Telling you of him reminds me of an experience I had in Sydney once. I had met by chance, in a saloon in George Street, an old man who had been a sailor. He had been drinking, and I treated him, as he kept imploring me to do so, and at length he became very confidential. I gathered from all he said that he was a social outcast; but nevertheless I liked him. He was really a most queer character and in the end became an intolerable nuisance. He managed to know where I lived, and wherever I would go he would go, and if I got ahead of him, and was remorsefully pleased that I was at last rid of him, up he would come! He had the instinct of a bloodhound, I think.

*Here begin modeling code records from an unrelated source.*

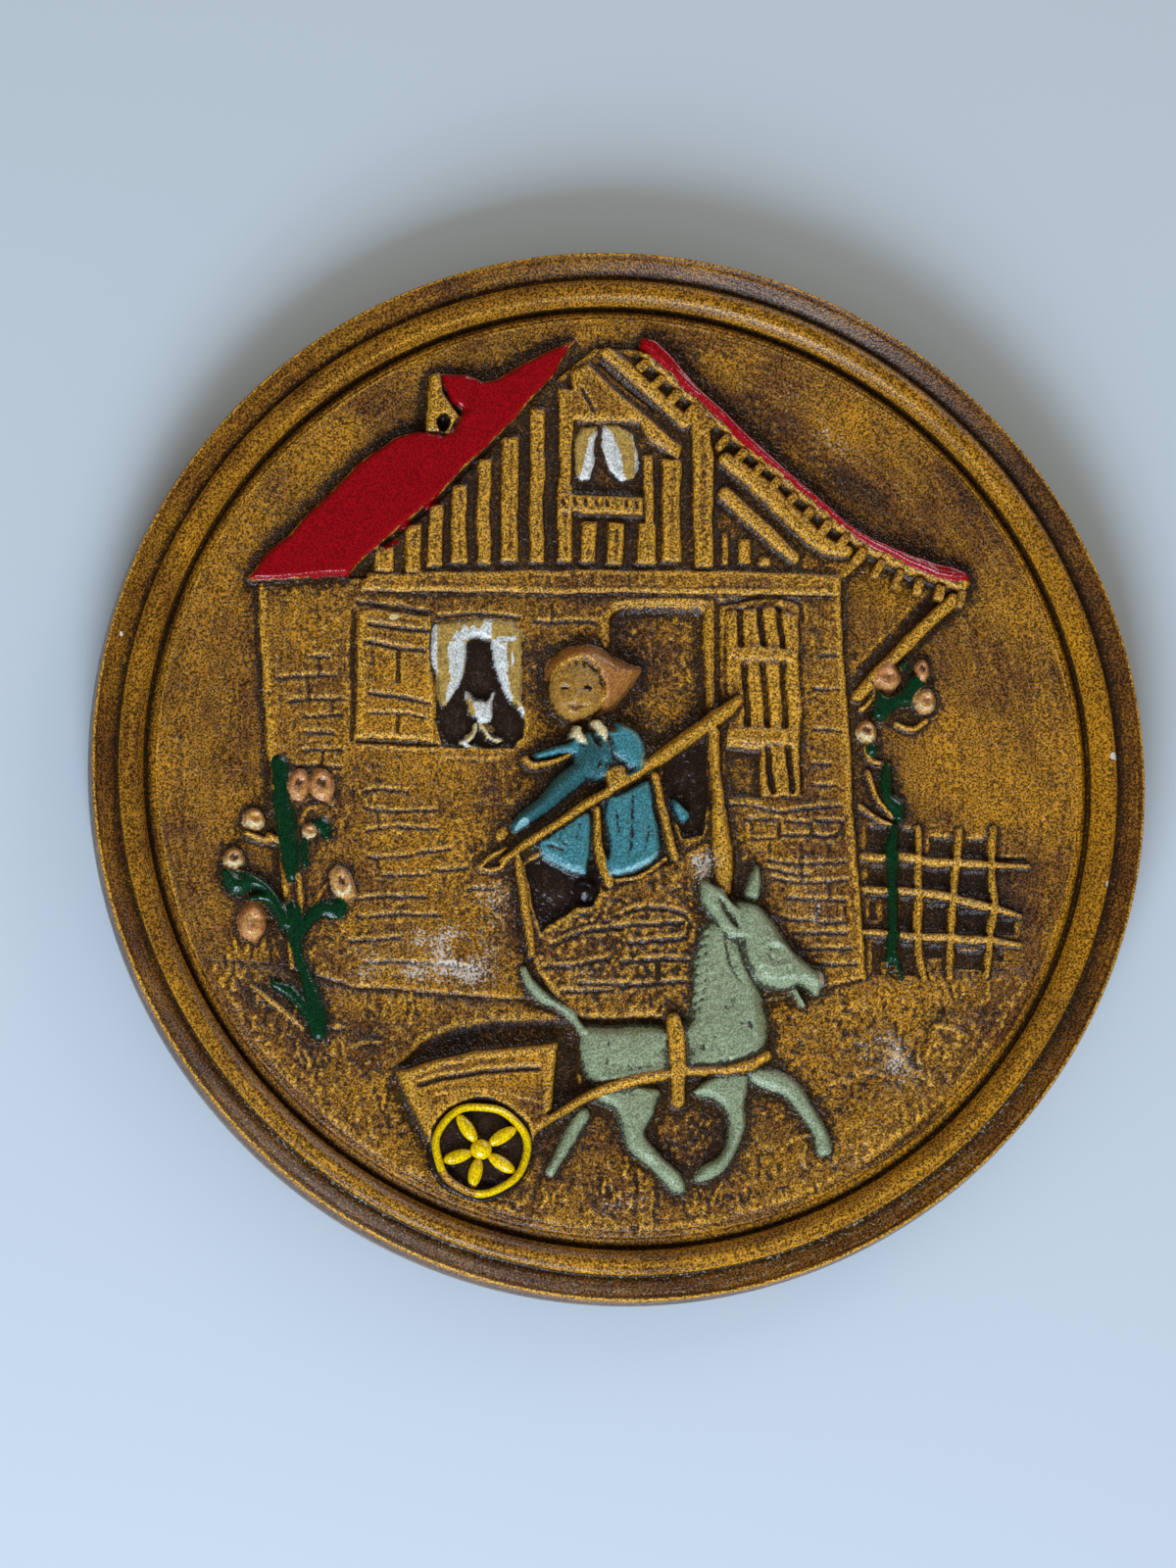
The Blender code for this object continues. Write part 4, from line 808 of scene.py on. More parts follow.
    def cat(self, canvas: Canvas) -> None:
        """Carves the white cat that sits on the sill with its back to the room."""
        canvas.slab(
            ((-36.9, 19.2), (-36, 19), (-34.6, 17.1), (-31.6, 17.1), (-30.2, 19.4), (-29.5, 19.4), (-30, 17),
             (-29.7, 13.5), (-30.4, 12), (-31.4, 11.6), (-33.6, 11.4), (-34, 12.8), (-35.4, 13.6), (-36.6, 16.6)),
            self.wall + 0.8, 0.8, Enamel.CURTAIN
        )
        # The straw colour down the cat's left side is painted shade
        canvas.brush(Outline(((-36.2, 17.4), (-35, 16.4), (-34.2, 13.6), (-35.2, 13.4), (-36.6, 16.4))), Enamel.STRAW)
        canvas.bar(
            ((-34, 11.4), (-34.4, 9.4), (-36, 7.8), (-37.6, 7.0)), (1.0, 1.2, 1.6, 0.8), self.wall + 0.5, 0.8,
            Enamel.LINEN
        )
        canvas.bar(((-37, 7.0), (-35.4, 6.2), (-33.6, 5.8)), (0.8, 1.1, 0.6), self.wall + 0.5, 0.8, Enamel.CURTAIN)
        canvas.bar(
            ((-32.4, 11), (-31.2, 9.2), (-29.6, 7.8), (-28.2, 7.8)), (1.6, 1.6, 1.2, 0.8), self.wall + 0.5, 0.8,
            Enamel.LINEN
        )
        canvas.brush(Oval((-31, 10.8), (1.5, 1.0), -20), Enamel.STRAW)

    def slatted_shutter(self, canvas: Canvas) -> None:
        """Carves the right shutter with its battens and the slots between its slats."""
        canvas.work_on(Part.WINDOW, 0.07)
        canvas.slab(((25.4, -4), (43, -4), (42.8, 39), (36, 41.4), (25, 40)), self.shutter, 0.9)
        canvas.slab(((25, -5), (34.2, -4.6), (34, 7), (25, 7.6)), 0.7, 0.8, pressed=True)
        slots = (
            (28.4, 28.8, 31.8, 40), (33.2, 34.0, 31.6, 40.4), (38.0, 38.4, 31.8, 40.6), (29.6, 30.2, 13.0, 27.2),
            (34.0, 35.2, 13.0, 27.2), (38.8, 39.2, 12.6, 27.6), (35.2, 36.4, -2.6, 7), (40.0, 41.0, -2.6, 7.4)
        )
        for top_x, low_x, low, top in slots:
            canvas.score(Stroke(((top_x, top), (low_x, low)), 1.9, smooth=False), 1.5, 0.8)
        for low, high in ((28, 31), (8, 11.6)):
            canvas.slab(
                ((25, low + 0.4), (42.4, low - 0.4), (42.4, high - 0.2), (33, high + 0.8), (25.4, high)),
                self.shutter + 0.5, 0.8
            )
            canvas.groove(((27, low + 0.9), (41, low + 0.5)), 0.8, -0.25)
        canvas.groove(((24.4, 41.6), (33, 43.6), (42, 42.6), (43.6, 38)), 1.3, 0.7)


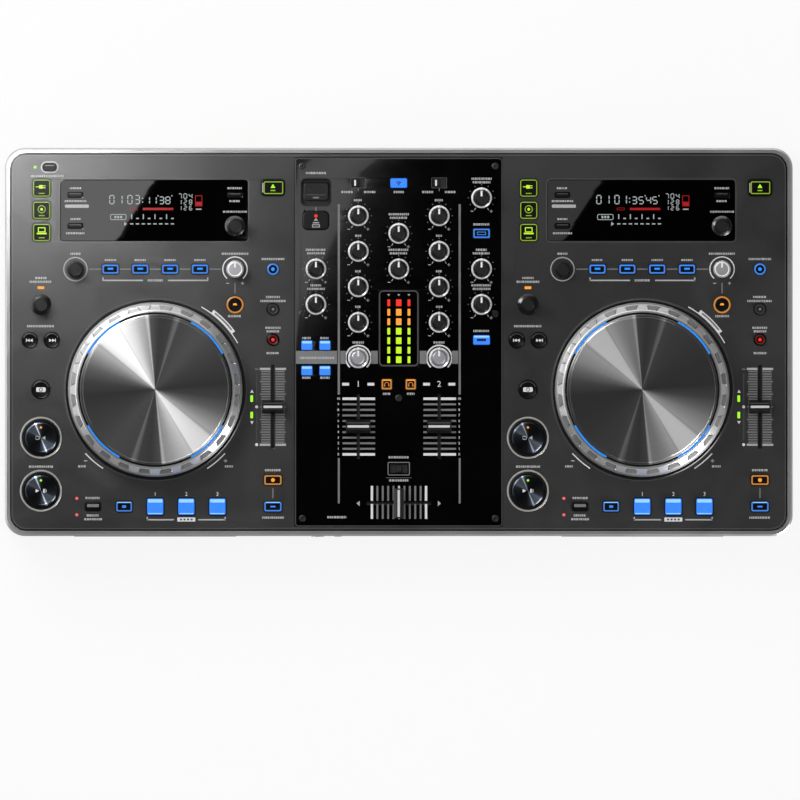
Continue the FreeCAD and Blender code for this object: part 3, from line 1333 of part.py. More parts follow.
def sockets(cutting=False):
    """Every socket in the walls, or the holes that they need."""
    made = [placed(jack(JACK_NOSE_RADIUS, 0, JACK_BORE_RADIUS, JACK_BODY_LENGTH, cutting),
                   PHONES_X, FRONT_FACE, PHONES_Z, True)]
    made.append(placed(jack(MINI_NOSE_RADIUS, 0, MINI_BORE_RADIUS, MINI_BODY_LENGTH, cutting),
                       PHONES_X + PHONES_PITCH, FRONT_FACE, PHONES_Z, True))
    x = -CASE_WIDTH / 2 + BAY_TO_SIDE + MAINS_WIDTH
    made.append(placed(mains_inlet(cutting), x, REAR_FACE, SOCKET_Z))
    made.append(placed(computer_socket(cutting), x + COMPUTER_TO_MAINS, REAR_FACE, SOCKET_Z))
    x = x + PHONO_TO_MAINS
    for index in range(PHONO_PAIRS):
        made.append(placed(phono_pair(cutting), x + index * PHONO_SPACING, REAR_FACE, SOCKET_Z))
    x = x + PHONO_PAIRS * PHONO_SPACING
    made.append(placed(jack(JACK_NOSE_RADIUS, JACK_NOSE_LENGTH, JACK_BORE_RADIUS, JACK_BODY_LENGTH,
                            cutting), x, REAR_FACE, SOCKET_Z))
    if not cutting:
        made.append(stick_port())
    return made


def balanced_outputs(cutting=False):
    """Left and right balanced output, beside the last of the other sockets."""
    x = -CASE_WIDTH / 2 + BAY_TO_SIDE + MAINS_WIDTH + PHONO_TO_MAINS + PHONO_PAIRS * PHONO_SPACING
    return [placed(balanced_socket(cutting), x + step * BALANCED_PITCH, REAR_FACE, SOCKET_Z)
            for step in (1, 2)]


# Every node

def build():
    nodes = {
        "lower_case": lower_case(),
        "top_panel": top_panel(),
        "mixer_plate": mixer_plate(),
        "display_windows": display_windows(),
        "indicator_lights": indicator_lights(),
        "feet": feet(),
        "screws": screws(),
        "circuit_boards": circuit_boards(),
        "disc_drives": disc_drives(),
        "sockets": group(sockets()),
        "balanced_outputs": group(balanced_outputs()),
        "jog_spindles": group([jog_spindle(deck_x) for deck_x in DECKS.values()]),
        "control_bodies": control_bodies(),
        "hot_cue_pads": pad_node(),
        "mixer_keys": mixer_key_node(),
        "standby_button": standby_button(),
        "port_cover": port_cover(),
    }
    for side, deck_x in DECKS.items():
        nodes["jog_ring_" + side] = jog_ring(deck_x)
        nodes["jog_plate_" + side] = jog_plate(deck_x)
        nodes["deck_keys_" + side] = deck_key_node(deck_x)
    nodes.update(mixer_knob_nodes())
    nodes.update(deck_rotary_nodes())
    nodes.update(fader_nodes())
    nodes.update(switch_nodes())
    nodes.update(transport_nodes())
    return nodes


for node, shape in build().items():
    shape.exportStep("parts/" + node + ".step")
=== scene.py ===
import math
import random
import bmesh
import bpy
from mathutils import Matrix


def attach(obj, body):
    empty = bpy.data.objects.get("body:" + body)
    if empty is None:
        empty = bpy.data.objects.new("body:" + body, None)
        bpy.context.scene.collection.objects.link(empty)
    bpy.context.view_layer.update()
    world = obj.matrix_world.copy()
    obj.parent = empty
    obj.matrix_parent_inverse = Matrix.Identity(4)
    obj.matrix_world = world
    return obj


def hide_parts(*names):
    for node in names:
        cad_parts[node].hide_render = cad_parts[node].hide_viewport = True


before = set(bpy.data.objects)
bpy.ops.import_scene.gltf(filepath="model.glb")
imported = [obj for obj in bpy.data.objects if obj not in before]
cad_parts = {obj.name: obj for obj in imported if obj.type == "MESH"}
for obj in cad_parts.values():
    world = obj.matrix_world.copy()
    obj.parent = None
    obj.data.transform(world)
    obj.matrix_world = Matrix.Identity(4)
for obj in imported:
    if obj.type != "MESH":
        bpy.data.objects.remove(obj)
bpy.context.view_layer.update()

# Lengths are in millimetres until a piece is finished. X runs right, Y to the rear and Z up.
MM = 0.001
PANEL = 80.0
PLATE = 80.3
GLASS = 80.2
KEY_FOOT = 73.0
KEY_TOP = 81.6
KEY_GAP = 0.3
PRINT = 0.06
SEAM_Z = 69.5
DECKS = {"left": -192.6, "right": 192.6}
JOG_Y = -37.7
COLUMN_X = 93.1
LOOP_X = -90.4
KNOB_X = 63.1
EFFECT_Y = 57.6
LOOP_KNOB_Y = 29.7
UPPER_Y = 116.25
LOWER_Y = 91.75
PAD_Y = -130.2
WINDOW_X = -0.8
WINDOW_Y = 104.0
FULL = 2 * math.pi


# Node trees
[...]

I lived in a little two-roomed wooden house near the bush beyond Leichardt, off the Paramatta Road, Sydney. He was homeless, and so I took him in and gave him a bed on the floor, but I was down on him if he was drunk. His name was Naylor and I think he was a Welshman; he had a beautiful voice, and though he was an old villain, he would sing most pathetically as I played the violin by night in our little home. He was so drunk repeatedly, and caused me such sorrow, that at last I turned him out. I thought I had got rid of him, but as I lay asleep at midnight I was suddenly awakened by hearing the sound of singing coming toward my home, down the road—it was Naylor! for I recognised the voice. He was singing “Barney, take me Home again!” and, notwithstanding my stern resolution to have no more to do with him, my heart was touched and made me follow my impulses as the silence of the night was broken by the song of appeal. I crept to my window and peeped through a chink; there he stood white bearded and drunk in the moonlight, appealing to me with his song over and over again. Of course I let him in, and night after night I was disturbed by that old song.